The political scene of late has a lot of news about men behaving badly.  In New York City a mayoral candidate is asking for a second chance at a second chance after being caught – again – in an online sex chat.  Meanwhile a candidate for controller is proudly working on his first opportunity at a second chance after his sexual escapade.  I guess he comes across as a choir boy by comparison.

Lest we think this is only a New York problem, across the country in San Diego the total number of women claiming that the city mayor has harassed them has climbed to seven and down in South Carolina their newest congressman , and former governor, apparently has had his sexual escapade forgiven by the voters.  It’s not even all about sex.  In Virginia the current governor is under scrutiny over his financial misdeeds and has promised to give the money he has accepted back.

Is this a case for the “Lord Acton rule?”  Acton is famous for his line “Power corrupts and absolute power corrupts absolutely.”  Many people, particularly those on the small-government right, feel this rule is up there with the Bible for inspiration and cite it as a case for reducing the role of government.  Is it?

The fly in the Acton rule ointment is that from time to time those in power, even those with absolute power, seem to do a pretty good job.  In NYC, under former mayors Guliani and Bloomberg , whether you agree with their policies or not, there has been a 20-year run of competent and scandal-free leadership.  How does Acton account for this?

Most conservative Christians say that only “Biblical values” give us the answer; only if those in power are led by Scripture can we avoid the Action nightmare.  This answer fails to explain the NYC history however as neither of the two men are professing evangelicals.  Some explain that away by saying that, though they are not evangelicals, they have Biblical values.  I suppose honest leadership doing the best it can is consistent with the Bible but many people who are decidedly not evangelical, and who probably would bristle if you said they were governed by biblical values, may be pretty good leaders too.

So do we throw Acton out?  Or do we just bring up his quote when we can hurl it at political opponents?  Does power corrupt?  Well, if we really are serious about reading the Bible we’d have to conclude that men, or for that matter women, don’t need power to be corrupt.  We already are corrupt.  To be sure, power situations give more opportunities for our sin nature to manifest and, even more, to have widespread consequences.  Power gives more temptation for our corruption to manifest but doesn’t cause it.

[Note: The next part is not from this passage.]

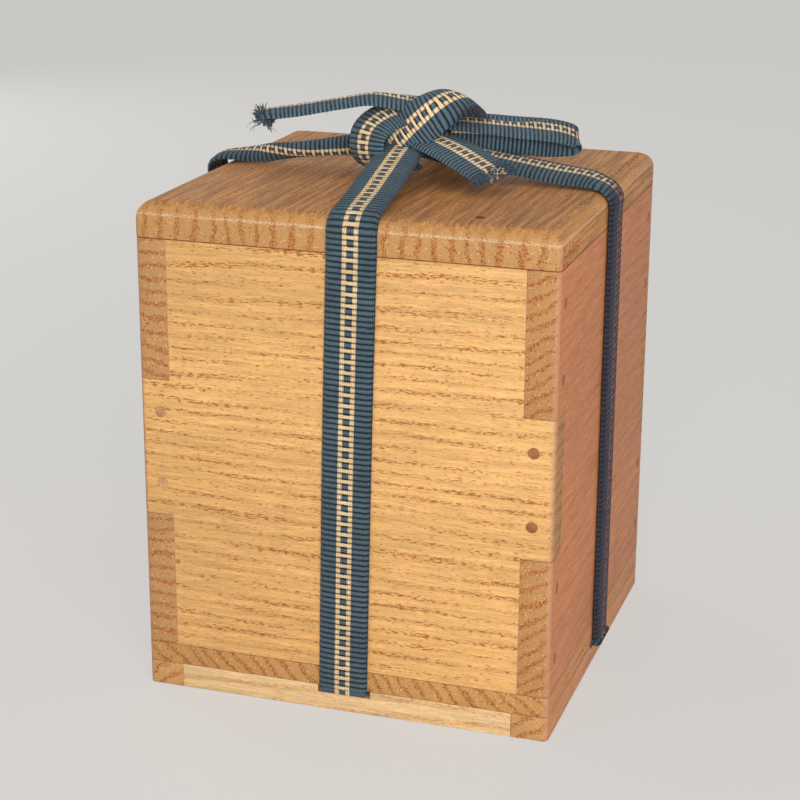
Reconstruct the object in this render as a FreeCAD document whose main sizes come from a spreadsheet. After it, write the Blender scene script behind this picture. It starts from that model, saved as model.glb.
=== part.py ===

Our culture has accepted that power is “bad.”  The power of government is bad; the power of Wall Street and the 1% is bad; the power of the church is bad.  Each of these theories, and many others, has horrific stories to tell as proof.  The trouble is that power never goes away.  If we take it from one place, it goes to another.  Even if we fragment it in an ultra-libertarian “everybody does what is right in his own eyes” kind of way the power of one over another will go on.  Simplistic solutions to the problems of power always fall short.

The problem of men behaving badly rests in the values of the men.  Values are shaped in us at an early age and, with apologies to my fellow evangelicals, may not always come from the Bible.  But values don’t come easy.  We need to have them driven into us over and over.  Even now, at my advanced age, the lesson of these men behaving badly comes in the renewed determination it gives me not to be like that.